BEN DOMENECH: How Trump Can Fix Health Care.

Mr. Trump won the presidency in part because of some big promises, including a vow to break from conservative orthodoxy on entitlements. If Congress fails to deliver on that promise, Mr. Trump could correct it by going boldly in a direction anathema to many on the right but potentially acceptable to some Democrats: universal coverage for catastrophic care.

Many Americans’ greatest fear is that their health care costs will bankrupt them. The quality of care we receive is high — I experienced this myself this month after a cardiac incident left me reading the Republican plan in an emergency room — but the expense is opaque, and Americans are not wrong to worry about these costs.
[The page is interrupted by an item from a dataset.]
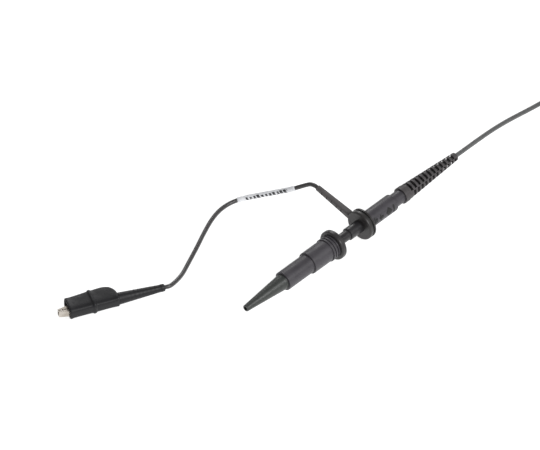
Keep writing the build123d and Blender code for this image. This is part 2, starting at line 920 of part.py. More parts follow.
with BuildPart() as probe_cable:
    with BuildLine() as cable_line:
        route_line(cable_route)
    cable_wire = cable_line.wire()
    with BuildSketch(Plane(origin=cable_wire @ 0, z_dir=cable_wire % 0)):
        Circle(cable_radius)
    sweep(path=cable_wire)
save(probe_cable, "probe_cable")

with BuildPart() as cable_coil:
    with BuildSketch(Plane(origin=(coil_x, coil_y, 0), x_dir=(1, 0, 0), z_dir=(0, -1, 0))):
        with Locations((coil_mid_radius, (coil_bottom + coil_top) / 2)):
            RectangleRounded(coil_outer - coil_inner, coil_top - coil_bottom, cable_radius * 0.9)
    revolve(axis=coil_axis)
save(cable_coil, "cable_coil")

tie_near = coil_outer + stop_gap
tie_far = sqrt(coil_inner**2 - (tie_width / 2) ** 2) - stop_gap
tie_inside = (tie_near - tie_far, coil_top - coil_bottom + 2 * stop_gap)
tie_middle = (coil_x, coil_y - (tie_near + tie_far) / 2, (coil_bottom + coil_top) / 2)

with BuildPart() as coil_tie:
    with BuildSketch(Plane(origin=tie_middle, x_dir=(0, 1, 0), z_dir=(1, 0, 0))):
        Rectangle(tie_inside[0] + 2 * tie_thickness, tie_inside[1] + 2 * tie_thickness)
        Rectangle(*tie_inside, mode=Mode.SUBTRACT)
    extrude(amount=tie_width / 2, both=True)
save(coil_tie, "coil_tie")

plug_height = case_height / 2
tail_route = [
    (coil_x + 2, plug_y, coil_top - 0.5),
    (coil_x + 9, plug_y - 0.4, coil_top + 3.0),
    (coil_x + 18, plug_y - 0.2, coil_top + 3.2),
    (coil_x + 24.5, plug_y - 0.1, coil_top + 0.2),
    (plug_start - 8, plug_y, plug_height),
    (plug_start, plug_y, plug_height),
]

with BuildPart() as plug_cable:
    with BuildLine() as tail_line:
        route_line(tail_route)
    tail_wire = tail_line.wire()
    with BuildSketch(Plane(origin=tail_wire @ 0, z_dir=tail_wire % 0)):
        Circle(cable_radius)
    sweep(path=tail_wire)
save(plug_cable, "plug_cable")

# ======== plug: relief, compensation case, board and trimmer ========
plug_axis = Axis((0, plug_y, plug_height), (1, 0, 0))
case_start = plug_start + plug_relief_length
case_end = case_start + case_length
case_middle = (case_start + case_end) / 2
relief_plug_spigot = 3.0

with BuildPart() as plug_relief:
    revolve(
        profile(
            [
                (plug_start, 0),
                (plug_start, plug_relief_radii[0]),
                (case_start, plug_relief_radii[1]),
                (case_start, relief_plug_spigot),
                (case_start + case_wall + 1, relief_plug_spigot),
                (case_start + case_wall + 1, 0),
            ],
            plug_axis,
        ),
        axis=plug_axis,
    )
    for ring in range(4):
        groove = plug_start + 3 + ring * 4
        revolve(
            tube_profile(groove, groove + 1.4, plug_relief_radii[1] + 1, plug_relief_radii[0] - 0.5, plug_axis),
            axis=plug_axis,
            mode=Mode.SUBTRACT,
        )
save(plug_relief, "plug_relief")

screw_spots = [
    (case_length / 2 - screw_inset, case_width / 2 - screw_inset),
    (screw_inset - case_length / 2, screw_inset - case_width / 2),
]
post_radius = 2.0
rail_height = 3.6
rail_width = 1.2
bnc_spigot_radius = 4.1


def case_plane(height):
    """Return a level plane through the case at a height."""
    return Plane(origin=(case_middle, plug_y, height), x_dir=(1, 0, 0), z_dir=(0, 0, 1))


with BuildPart() as plug_case_lower:
    with BuildSketch(case_plane(0)):
        RectangleRounded(case_length, case_width, case_corner)
    extrude(amount=plug_height)
    with BuildSketch(case_plane(case_wall)):
        RectangleRounded(case_length - 2 * case_wall, case_width - 2 * case_wall, case_corner - case_wall)
    extrude(amount=plug_height, mode=Mode.SUBTRACT)
    with BuildSketch(case_plane(case_wall - 0.1)):
        with Locations(*screw_spots):
            Circle(post_radius)
        with GridLocations(0, case_width - 2 * case_wall - rail_width + 0.2, 1, 2):
            Rectangle(case_length - 14, rail_width)
    extrude(amount=rail_height - case_wall)
    with BuildSketch(case_plane(case_wall)):
        with Locations(*screw_spots):
            Circle(post_radius)
    extrude(amount=plug_height - case_wall)
    with BuildSketch(case_plane(case_wall + 0.5)):
        with Locations(*screw_spots):
            Circle(screw_radius + 0.03)
    extrude(amount=plug_height, mode=Mode.SUBTRACT)
    revolve(
        tube_profile(case_start - 1, case_start + 4, relief_plug_spigot + seat_clearance, 0, plug_axis),
        axis=plug_axis,
        mode=Mode.SUBTRACT,
    )
    revolve(
        tube_profile(case_end - 2 * case_wall, case_end + 1, bnc_spigot_radius + seat_clearance, 0, plug_axis),
        axis=plug_axis,
        mode=Mode.SUBTRACT,
    )
    fillet(plug_case_lower.faces().sort_by(Axis.Z)[0].outer_wire().edges(), 1.0)
save(plug_case_lower, "plug_case_lower")

trimmer_hole_radius = trimmer_radius + 0.3
head_sink = 1.4

with BuildPart() as plug_case_upper:
    with BuildSketch(case_plane(plug_height)):
        RectangleRounded(case_length, case_width, case_corner)
    extrude(amount=plug_height)
    fillet(plug_case_upper.faces().sort_by(Axis.Z)[-1].outer_wire().edges(), 1.6)
    with BuildSketch(case_plane(plug_height)):
        RectangleRounded(case_length - 2 * case_wall, case_width - 2 * case_wall, case_corner - case_wall)
    extrude(amount=plug_height - case_wall, mode=Mode.SUBTRACT)
    with BuildSketch(case_plane(plug_height)):
        with Locations(*screw_spots):
            Circle(post_radius)
    extrude(amount=plug_height - case_wall)
    with BuildSketch(case_plane(plug_height)):
        with Locations(*screw_spots):
            Circle(screw_radius + 0.1)
        with Locations((trimmer_place[0] - case_length / 2, trimmer_place[1])):
            Circle(trimmer_hole_radius)
    extrude(amount=case_height, mode=Mode.SUBTRACT)
    with BuildSketch(case_plane(case_height - head_sink)):
        with Locations(*screw_spots):
            Circle(screw_head_radius + 0.1)
    extrude(amount=case_height, mode=Mode.SUBTRACT)
    revolve(
        tube_profile(case_start - 1, case_start + 4, relief_plug_spigot + seat_clearance, 0, plug_axis),
        axis=plug_axis,
        mode=Mode.SUBTRACT,
    )
    revolve(
        tube_profile(case_end - 2 * case_wall, case_end + 1, bnc_spigot_radius + seat_clearance, 0, plug_axis),
        axis=plug_axis,
        mode=Mode.SUBTRACT,
    )
save(plug_case_upper, "plug_case_upper")

with BuildPart() as case_screws:
    with BuildSketch(case_plane(case_height - head_sink)):
        with Locations(*screw_spots):
            Circle(screw_head_radius)
    extrude(amount=head_sink - 0.3)
    with BuildSketch(case_plane(case_wall + 0.8)):
        with Locations(*screw_spots):
            Circle(screw_radius)
    extrude(amount=case_height - head_sink - case_wall - 0.8)
    with BuildSketch(case_plane(case_height - 0.9)):
        with Locations(*screw_spots):
            Rectangle(2.0, 0.45)
            Rectangle(0.45, 2.0)
    extrude(amount=1, mode=Mode.SUBTRACT)
save(case_screws, "case_screws")

board_bottom = rail_height - 0.05
plug_board_size = (24.0, case_width - 2 * case_wall - 0.4, 1.0)

with BuildPart() as plug_board:
    with BuildSketch(case_plane(board_bottom)):
        Rectangle(plug_board_size[0], plug_board_size[1])
    extrude(amount=plug_board_size[2])
save(plug_board, "plug_board")

board_top = board_bottom + plug_board_size[2]
trimmer_body_height = 4.0
trimmer_stem_depth = 1.5


def trimmer_plane(height):
    """Return a level plane on the trimmer's axis at a height."""
    place = (case_start + trimmer_place[0], plug_y + trimmer_place[1], height)
    return Plane(origin=place, x_dir=(1, 0, 0), z_dir=(0, 0, 1))


with BuildPart() as trimmer_body:
    with BuildSketch(trimmer_plane(board_top)):
        RectangleRounded(trimmer_side, trimmer_side, 0.5)
    extrude(amount=trimmer_body_height)
    with BuildSketch(trimmer_plane(board_top + trimmer_body_height - trimmer_stem_depth)):
        Circle(0.8 + slide_clearance)
    extrude(amount=trimmer_stem_depth, mode=Mode.SUBTRACT)
save(trimmer_body, "trimmer_body")

trimmer_top = case_height - 0.5

with BuildPart() as trimmer_screw:
    with BuildSketch(trimmer_plane(board_top + trimmer_body_height - trimmer_stem_depth + stop_gap)):
        Circle(0.8)
    extrude(amount=trimmer_stem_depth)
    with BuildSketch(trimmer_plane(board_top + trimmer_body_height + stop_gap)):
        Circle(trimmer_radius)
    extrude(amount=trimmer_top - board_top - trimmer_body_height - stop_gap)
    with BuildSketch(trimmer_plane(trimmer_top - 0.6)):
        Rectangle(2 * trimmer_radius + 0.2, 0.5)
    extrude(amount=1, mode=Mode.SUBTRACT)
save(trimmer_screw, "trimmer_screw")

# ======== BNC plug ========
bnc_flange_thickness = 2.5
bnc_flange_radius = 6.2
nut_start = case_end + bnc_flange_thickness + 1.0
nut_land = 5.0
nut_end = nut_start + nut_length
bnc_body_front = nut_start + nut_land + 1.5
body_barrel_radius = 4.62
insulator_radius = 2.3
sleeve_inner = contact_sleeve_radius - contact_sleeve_wall

with BuildPart() as bnc_body:
    revolve(
        profile(
            [
                (case_end - case_wall - 1, 0.9),
                (case_end - case_wall - 1, bnc_spigot_radius),
                (case_end, bnc_spigot_radius),
                (case_end, bnc_flange_radius),
                (case_end + bnc_flange_thickness, bnc_flange_radius),
                (case_end + bnc_flange_thickness, body_barrel_radius),
                (bnc_body_front, body_barrel_radius),
                (bnc_body_front, sleeve_inner - seat_clearance),
                (bnc_body_front + 2, sleeve_inner - seat_clearance),
                (bnc_body_front + 2, insulator_radius + seat_clearance),
                (nut_start, insulator_radius + seat_clearance),
                (nut_start, 0.9),
            ],
            plug_axis,
        ),
        axis=plug_axis,
    )
    chamfer(rims_of(bnc_body, bnc_flange_radius), 0.4)
save(bnc_body, "bnc_body")

with BuildPart() as bnc_nut:
    revolve(
        profile(
            [
                (nut_start, body_barrel_radius + slide_clearance),
                (nut_start, nut_outer_radius),
                (nut_start + 8.5, nut_outer_radius),
                (nut_start + 9.0, nut_outer_radius - 0.5),
                (nut_end, nut_outer_radius - 0.5),
                (nut_end, bnc_bore_radius),
                (nut_start + nut_land, bnc_bore_radius),
                (nut_start + nut_land, body_barrel_radius + slide_clearance),
            ],
            plug_axis,
        ),
        axis=plug_axis,
    )
    for knurl in range(knurl_count):
        angle = 2 * pi * knurl / knurl_count
        outward = Vector(0, cos(angle), sin(angle))
        with BuildSketch(across(nut_start + 4.4, outward, plug_height, plug_y).offset(nut_outer_radius - 0.35)):
            Rectangle(7.0, 0.8)
        extrude(amount=1, mode=Mode.SUBTRACT)
    for step in range(7):
        for half in (0, pi):
            angle = radians(7.5 * step) + half
            outward = Vector(0, cos(angle), sin(angle))
            with BuildSketch(across(nut_end - step * 0.75, outward, plug_height, plug_y).offset(4)):
                Circle(1.1)
            extrude(amount=4, mode=Mode.SUBTRACT)
save(bnc_nut, "bnc_nut")

with BuildPart() as bnc_insulator:
    revolve(
        tube_profile(
            nut_start + stop_gap, bnc_body_front + 2, insulator_radius, bnc_pin_radius + seat_clearance, plug_axis
        ),
        axis=plug_axis,
    )
save(bnc_insulator, "bnc_insulator")

pin_end = nut_end - 2.5

with BuildPart() as bnc_pin:
    revolve(tube_profile(case_end - case_wall, pin_end, bnc_pin_radius, 0, plug_axis), axis=plug_axis)
    fillet(bnc_pin.edges().sort_by(Axis.X)[-1], 0.5)
save(bnc_pin, "bnc_pin")

with BuildPart() as bnc_contact_sleeve:
    revolve(
        tube_profile(
            bnc_body_front + seat_clearance, nut_end - 1, contact_sleeve_radius, sleeve_inner, plug_axis
        ),
        axis=plug_axis,
    )
    for outward in ((0, 1, 0), (0, 0, 1)):
        with BuildSketch(across(nut_end - 3.5, outward, plug_height, plug_y).offset(-6)):
            Rectangle(5.4, 0.5)
        extrude(amount=12, mode=Mode.SUBTRACT)
save(bnc_contact_sleeve, "bnc_contact_sleeve")

with BuildPart() as bnc_gasket:
    revolve(
        tube_profile(
            bnc_body_front + seat_clearance,
            bnc_body_front + 1.1,
            bnc_bore_radius - 2 * slide_clearance,
            contact_sleeve_radius + seat_clearance,
            plug_axis,
        ),
        axis=plug_axis,
    )
save(bnc_gasket, "bnc_gasket")

# ======== measures ========
for name, route, wire, piece, radius in (
    ("ground lead", lead_route, lead_wire, ground_lead, lead_radius),
    ("probe cable", cable_route, cable_wire, probe_cable, cable_radius),
    ("plug cable", tail_route, tail_wire, plug_cable, cable_radius),
):
    share = piece.part.volume / (pi * radius**2 * wire.length)
    print(name, "length", round(wire.length, 1), "volume over section x length", round(share, 4))
    print("  arc radii", [round(value, 1) for value in route_radii(route)])
    runs = [(Vector(*b) - Vector(*a)).length for a, b in zip(route, route[1:])]
    print("  runs", [round(value, 1) for value in runs])
coil_length = coil_columns * coil_layers * 2 * pi * coil_mid_radius
print("coil length", round(coil_length, 1))
print("lead start", tuple(round(v, 2) for v in lead_start), "guard middle", round(guard_middle, 3))
print("clip pivot", tuple(round(v, 4) for v in pin_point), "direction", tuple(round(v, 5) for v in clip_direction))
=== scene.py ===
"""Oscilloscope probe: the finished look of every piece, in metres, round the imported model's frame."""

import json
import logging
import math
from dataclasses import dataclass
from enum import Enum

import bmesh
import bpy
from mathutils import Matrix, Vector


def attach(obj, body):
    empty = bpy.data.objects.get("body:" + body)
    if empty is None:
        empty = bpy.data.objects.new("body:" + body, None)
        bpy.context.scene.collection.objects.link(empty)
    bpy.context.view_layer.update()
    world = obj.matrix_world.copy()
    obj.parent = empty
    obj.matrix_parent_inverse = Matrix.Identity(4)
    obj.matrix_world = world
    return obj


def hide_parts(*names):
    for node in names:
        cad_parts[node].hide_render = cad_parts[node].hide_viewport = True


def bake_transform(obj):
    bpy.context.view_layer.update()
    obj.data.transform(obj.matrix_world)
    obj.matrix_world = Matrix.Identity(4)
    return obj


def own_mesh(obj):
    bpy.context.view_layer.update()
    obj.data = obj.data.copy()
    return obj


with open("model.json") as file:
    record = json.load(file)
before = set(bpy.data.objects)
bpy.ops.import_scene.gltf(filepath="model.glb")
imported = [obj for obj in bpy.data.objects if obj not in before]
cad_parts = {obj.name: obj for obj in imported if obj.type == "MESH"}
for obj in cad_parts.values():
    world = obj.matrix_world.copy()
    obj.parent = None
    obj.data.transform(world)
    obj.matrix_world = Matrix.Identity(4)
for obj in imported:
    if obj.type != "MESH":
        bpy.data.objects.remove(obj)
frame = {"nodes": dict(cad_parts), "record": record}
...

By providing catastrophic care for all, President Trump could ensure that everyone has an ultimate backstop against medical bankruptcy, while freeing the states to experiment with options for reform. It would also enable the private sector to offer new insurance products to supplement the basic catastrophic care coverage.

This idea has some support among conservatives. In 2012 Kip Hagopian and Dana Goldman estimated in National Affairs that to insure all 209 million Americans not already covered by public insurance programs would cost about $2,000 per person, or $7,200 per family per year — about half the projected $1.7 trillion cost of Obamacare over the coming decade. Individuals and families could then purchase additional coverage given their particular health needs, but would not be bankrupted by severe illness or accident.

Something along these lines might be the least-bad, politically feasible outcome.